> [Work to complete]:
Give back the whole listing exactly as shown.

> [Data segment]:
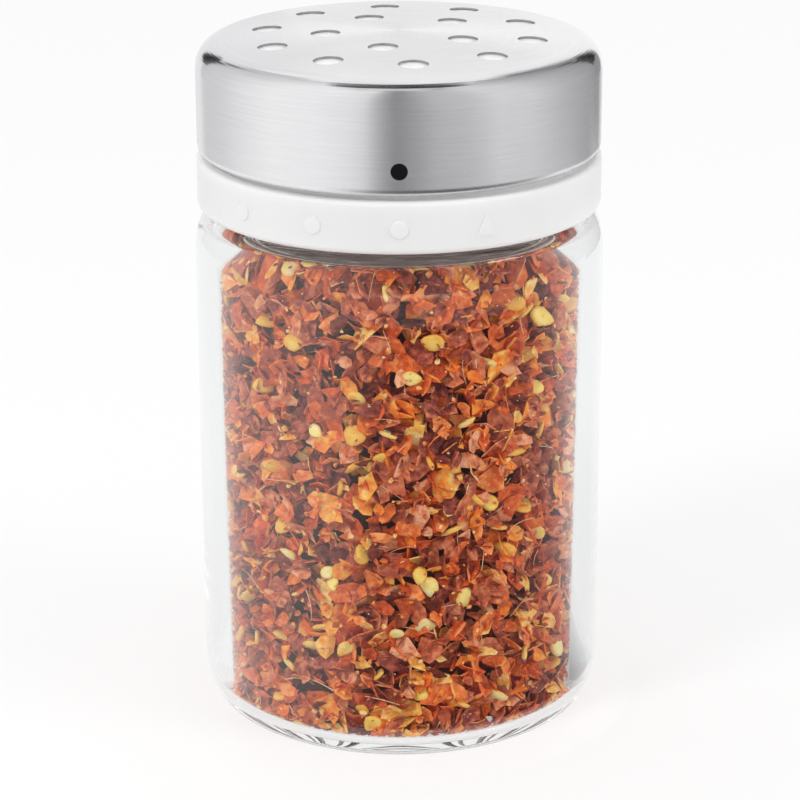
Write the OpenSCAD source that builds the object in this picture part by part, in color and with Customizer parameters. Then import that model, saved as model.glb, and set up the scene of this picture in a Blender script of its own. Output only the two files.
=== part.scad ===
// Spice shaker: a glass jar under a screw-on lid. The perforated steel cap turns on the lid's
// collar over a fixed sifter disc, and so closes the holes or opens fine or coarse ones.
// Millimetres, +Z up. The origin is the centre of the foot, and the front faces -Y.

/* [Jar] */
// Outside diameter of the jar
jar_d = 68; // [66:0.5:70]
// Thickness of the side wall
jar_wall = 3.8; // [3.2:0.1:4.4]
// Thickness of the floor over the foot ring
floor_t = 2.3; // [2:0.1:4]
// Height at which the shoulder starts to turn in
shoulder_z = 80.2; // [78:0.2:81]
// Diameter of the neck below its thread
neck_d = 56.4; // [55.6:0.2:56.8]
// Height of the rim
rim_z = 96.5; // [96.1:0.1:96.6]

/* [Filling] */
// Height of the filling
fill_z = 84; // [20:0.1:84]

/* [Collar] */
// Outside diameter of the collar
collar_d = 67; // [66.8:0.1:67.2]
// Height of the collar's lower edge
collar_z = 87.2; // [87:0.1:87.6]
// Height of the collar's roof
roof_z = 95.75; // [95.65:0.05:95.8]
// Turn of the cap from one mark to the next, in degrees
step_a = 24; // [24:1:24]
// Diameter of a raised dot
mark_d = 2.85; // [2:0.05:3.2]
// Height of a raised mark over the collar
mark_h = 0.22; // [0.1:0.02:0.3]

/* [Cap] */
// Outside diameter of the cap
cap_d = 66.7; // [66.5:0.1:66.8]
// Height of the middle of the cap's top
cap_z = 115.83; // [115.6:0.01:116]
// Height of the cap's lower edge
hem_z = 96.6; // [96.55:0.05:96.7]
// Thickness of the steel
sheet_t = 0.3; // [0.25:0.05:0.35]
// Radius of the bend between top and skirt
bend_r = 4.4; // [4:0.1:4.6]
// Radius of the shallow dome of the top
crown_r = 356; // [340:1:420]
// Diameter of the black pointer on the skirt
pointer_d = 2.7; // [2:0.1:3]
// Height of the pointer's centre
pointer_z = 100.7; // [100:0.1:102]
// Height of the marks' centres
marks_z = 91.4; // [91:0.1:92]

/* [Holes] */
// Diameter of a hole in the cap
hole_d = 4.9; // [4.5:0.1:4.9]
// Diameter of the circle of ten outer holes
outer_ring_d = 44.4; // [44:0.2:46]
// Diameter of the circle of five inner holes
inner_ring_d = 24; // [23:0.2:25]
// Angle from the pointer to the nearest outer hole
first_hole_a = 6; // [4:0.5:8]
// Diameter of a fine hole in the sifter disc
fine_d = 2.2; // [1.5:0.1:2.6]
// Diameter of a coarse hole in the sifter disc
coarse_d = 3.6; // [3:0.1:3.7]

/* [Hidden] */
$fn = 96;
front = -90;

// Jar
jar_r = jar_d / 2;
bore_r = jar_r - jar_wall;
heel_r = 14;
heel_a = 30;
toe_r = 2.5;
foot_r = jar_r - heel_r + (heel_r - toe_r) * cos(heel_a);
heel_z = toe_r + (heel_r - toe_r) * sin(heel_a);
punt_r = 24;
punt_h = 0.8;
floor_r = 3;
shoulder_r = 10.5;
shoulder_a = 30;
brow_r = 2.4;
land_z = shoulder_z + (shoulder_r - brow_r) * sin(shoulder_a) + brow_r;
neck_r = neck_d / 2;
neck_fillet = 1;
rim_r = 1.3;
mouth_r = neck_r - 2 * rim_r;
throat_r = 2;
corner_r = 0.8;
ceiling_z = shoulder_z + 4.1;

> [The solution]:
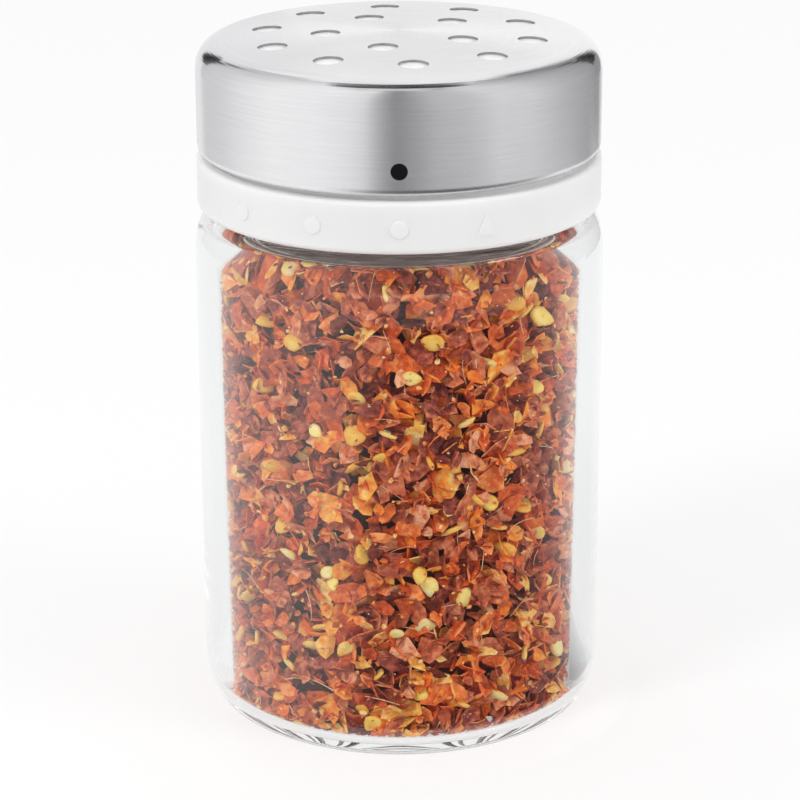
Write the OpenSCAD source that builds the object in this picture part by part, in color and with Customizer parameters. Then import that model, saved as model.glb, and set up the scene of this picture in a Blender script of its own. Output only the two files.
=== part.scad ===
// Spice shaker: a glass jar under a screw-on lid. The perforated steel cap turns on the lid's
// collar over a fixed sifter disc, and so closes the holes or opens fine or coarse ones.
// Millimetres, +Z up. The origin is the centre of the foot, and the front faces -Y.

/* [Jar] */
// Outside diameter of the jar
jar_d = 68; // [66:0.5:70]
// Thickness of the side wall
jar_wall = 3.8; // [3.2:0.1:4.4]
// Thickness of the floor over the foot ring
floor_t = 2.3; // [2:0.1:4]
// Height at which the shoulder starts to turn in
shoulder_z = 80.2; // [78:0.2:81]
// Diameter of the neck below its thread
neck_d = 56.4; // [55.6:0.2:56.8]
// Height of the rim
rim_z = 96.5; // [96.1:0.1:96.6]

/* [Filling] */
// Height of the filling
fill_z = 84; // [20:0.1:84]

/* [Collar] */
// Outside diameter of the collar
collar_d = 67; // [66.8:0.1:67.2]
// Height of the collar's lower edge
collar_z = 87.2; // [87:0.1:87.6]
// Height of the collar's roof
roof_z = 95.75; // [95.65:0.05:95.8]
// Turn of the cap from one mark to the next, in degrees
step_a = 24; // [24:1:24]
// Diameter of a raised dot
mark_d = 2.85; // [2:0.05:3.2]
// Height of a raised mark over the collar
mark_h = 0.22; // [0.1:0.02:0.3]

/* [Cap] */
// Outside diameter of the cap
cap_d = 66.7; // [66.5:0.1:66.8]
// Height of the middle of the cap's top
cap_z = 115.83; // [115.6:0.01:116]
// Height of the cap's lower edge
hem_z = 96.6; // [96.55:0.05:96.7]
// Thickness of the steel
sheet_t = 0.3; // [0.25:0.05:0.35]
// Radius of the bend between top and skirt
bend_r = 4.4; // [4:0.1:4.6]
// Radius of the shallow dome of the top
crown_r = 356; // [340:1:420]
// Diameter of the black pointer on the skirt
pointer_d = 2.7; // [2:0.1:3]
// Height of the pointer's centre
pointer_z = 100.7; // [100:0.1:102]
// Height of the marks' centres
marks_z = 91.4; // [91:0.1:92]

/* [Holes] */
// Diameter of a hole in the cap
hole_d = 4.9; // [4.5:0.1:4.9]
// Diameter of the circle of ten outer holes
outer_ring_d = 44.4; // [44:0.2:46]
// Diameter of the circle of five inner holes
inner_ring_d = 24; // [23:0.2:25]
// Angle from the pointer to the nearest outer hole
first_hole_a = 6; // [4:0.5:8]
// Diameter of a fine hole in the sifter disc
fine_d = 2.2; // [1.5:0.1:2.6]
// Diameter of a coarse hole in the sifter disc
coarse_d = 3.6; // [3:0.1:3.7]

/* [Hidden] */
$fn = 96;
front = -90;

// Jar
jar_r = jar_d / 2;
bore_r = jar_r - jar_wall;
heel_r = 14;
heel_a = 30;
toe_r = 2.5;
foot_r = jar_r - heel_r + (heel_r - toe_r) * cos(heel_a);
heel_z = toe_r + (heel_r - toe_r) * sin(heel_a);
punt_r = 24;
punt_h = 0.8;
floor_r = 3;
shoulder_r = 10.5;
shoulder_a = 30;
brow_r = 2.4;
land_z = shoulder_z + (shoulder_r - brow_r) * sin(shoulder_a) + brow_r;
neck_r = neck_d / 2;
neck_fillet = 1;
rim_r = 1.3;
mouth_r = neck_r - 2 * rim_r;
throat_r = 2;
corner_r = 0.8;
ceiling_z = shoulder_z + 4.1;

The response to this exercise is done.